In the event, Nash did not change his style following his visit to the Grafton Galleries. As he recalled in his unfinished autobiography Outline (published posthumously in 1949), he left the exhibition “untouched”, continuing to paint and draw in the Romantic idiom he’d developed under the influence of Blake, Palmer and Rossetti. However, within a few years he was to be drawn decisively into modernism: the new styles visibly influenced his attempts, in his capacity as an official war artist, to express the horror and futility of the trenches, and the sense of “unreality” he felt at the front. Nash’s commitment to modernism only deepened after the war, and he was to become a central figure of British Surrealism.

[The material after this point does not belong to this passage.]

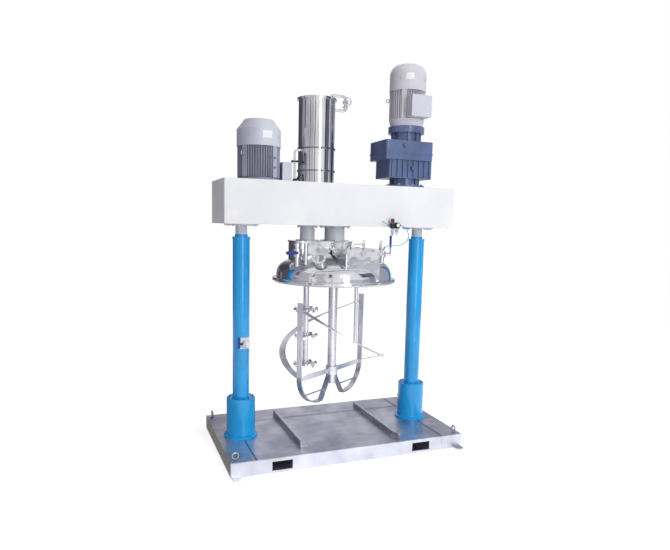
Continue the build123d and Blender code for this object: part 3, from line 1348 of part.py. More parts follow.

Late 1910 had served up a watershed moment for art and aesthetics in Britain
Dora Carrington was the Slade artist most immediately impacted by modern art’s “arrival” in London in 1910. Not only did she transform her appearance, dispensing with her long hair to sport a defiantly short bob, the painters she revered changed completely: Victorians like Herkomer and Lord Leighton were out, Sickert, Augustus John, and above all Cézanne were in. Her brother Noel remembered that for their mother, an art lover, these sudden changes were “rather humiliating”. She “now hardly dared to talk on the subject for fear of mispronouncing these strange names”.
As became apparent in the immediate pre-war years, when British modernism finally got out of its starting blocks, late 1910 had served up a watershed moment for art and aesthetics in Britain. The strange foreign names were here to stay. But yet more incongruously, to this radical new art movement were now being attached unmistakably British ones.